More details have emerged of the business model Nokia plans to adopt for its new Ovi online store that will go live in May and take on the might of Apple’s App Store. A Reuters report notes that Nokia will give 70 percent of all download revenue to developers, just like Apple, if consumers pay by credit card. But developers will earn less per transaction if consumers opt to pay through their operators, an option that will initially be available in nine countries. “Because of geographic coverage, credit cards will probably remain the main payment method,” Marco Argenti, vice president of media at the world’s largest handset manufacturer, told Reuters. “It’s going to be the default payment system across the world. [But] in nine countries… developers can activate operator payments.” Nokia’s own data has so far shown that, given a choice of paying via their operator or using a credit card, more than 80 percent of customers use operator billing.

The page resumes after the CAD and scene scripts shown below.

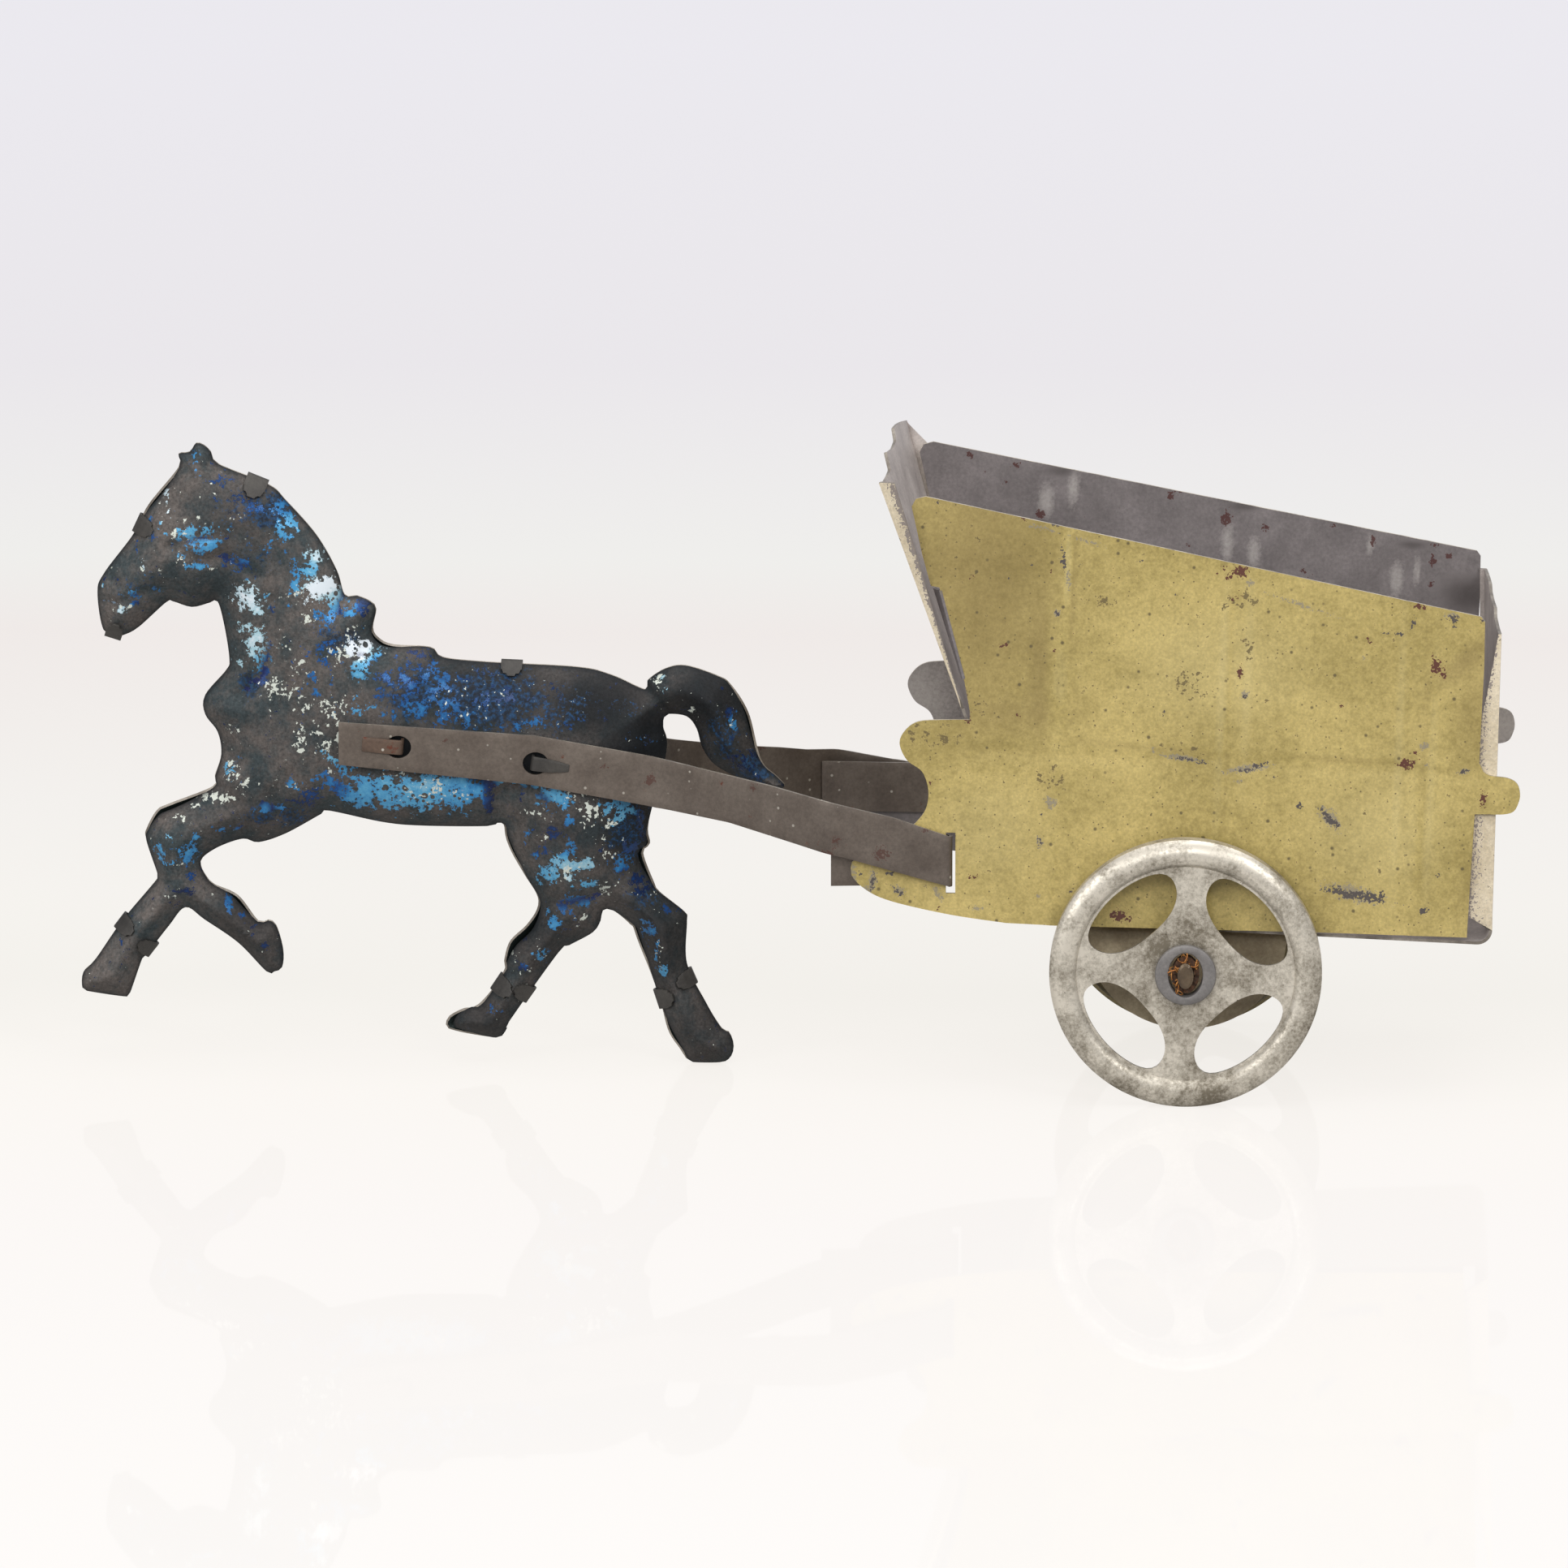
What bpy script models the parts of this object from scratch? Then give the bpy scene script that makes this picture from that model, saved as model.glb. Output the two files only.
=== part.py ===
"""Horse-drawn cart penny toy in stamped tin, about 128 mm long.

A horse pressed in two halves is held together by folded tabs. Two tin shafts run
from its flanks through slots in the cart's sides and are folded back inside. The
cart is a bent tub between two flat sides, on a bearer that carries the axle.

Metres, +Z up, the horse faces -X and its left side faces -Y. The origin is on the
floor, in the middle of the toy's own box.
"""
import bpy
import bmesh
import numpy as np
from math import atan2, cos, exp, hypot, pi, radians, sin, sqrt, tan
from mathutils import Matrix, Vector
from mathutils.geometry import delaunay_2d_cdt

mm = 0.001

# Sheet and clearances
tin = 0.28 * mm                # thickness of the stamped sheet
bearer_tin = 0.40 * mm         # the axle bearer is of heavier sheet
seat_gap = 0.30 * mm           # between pieces that rest on one another
running_gap = 0.05 * mm        # around a shaft that turns in its hole

# Wheels and axle
wheel_diameter = 24.0 * mm
wheel_side_gap = 1.12 * mm      # between the cart's side and the wheel's inner plane, at the axle
rim_depth = 2.0 * mm
rim_width = 2.40 * mm
rim_crown = 0.60 * mm          # how far the rolled rim stands proud of the web
window_count = 4
window_middle_radius = 8.2 * mm
window_half_width = 4.8 * mm   # along the rim
window_half_height = 3.55 * mm # along the radius
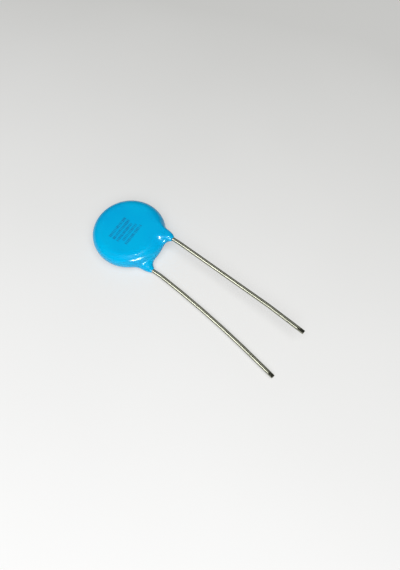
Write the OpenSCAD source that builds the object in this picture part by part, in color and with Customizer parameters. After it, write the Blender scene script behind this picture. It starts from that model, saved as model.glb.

At the unveiling of its application store plans at the GSMA Mobile World Congress last month, Nokia sought to differentiate its own offering from the likes of Apple and others by talking up how users can personalise their shopping in its new Ovi Store. “The store takes into consideration your location, your habits and your connected people’s habits, and your purchasing habits, showing the most relevant content to you,” Argenti added in the latest interview with Reuters. “The recommendation side is missing from the others.” Meanwhile, Nokia hopes to attract developers with a more liberal and faster approval process for reaching the store, stating it will decide on publishing submitted applications or content within a week and will also approve content from developers that goes head to head with its own software offering. The Nokia vs Apple application store battle is likely to be fierce; although Nokia says the Ovi store will reach some 50 million consumers when it opens, the Apple store has proved the market for software supermarkets in the mobile world, with more than 500 million applications downloaded in only half a year and over 25,000 applications already on offer.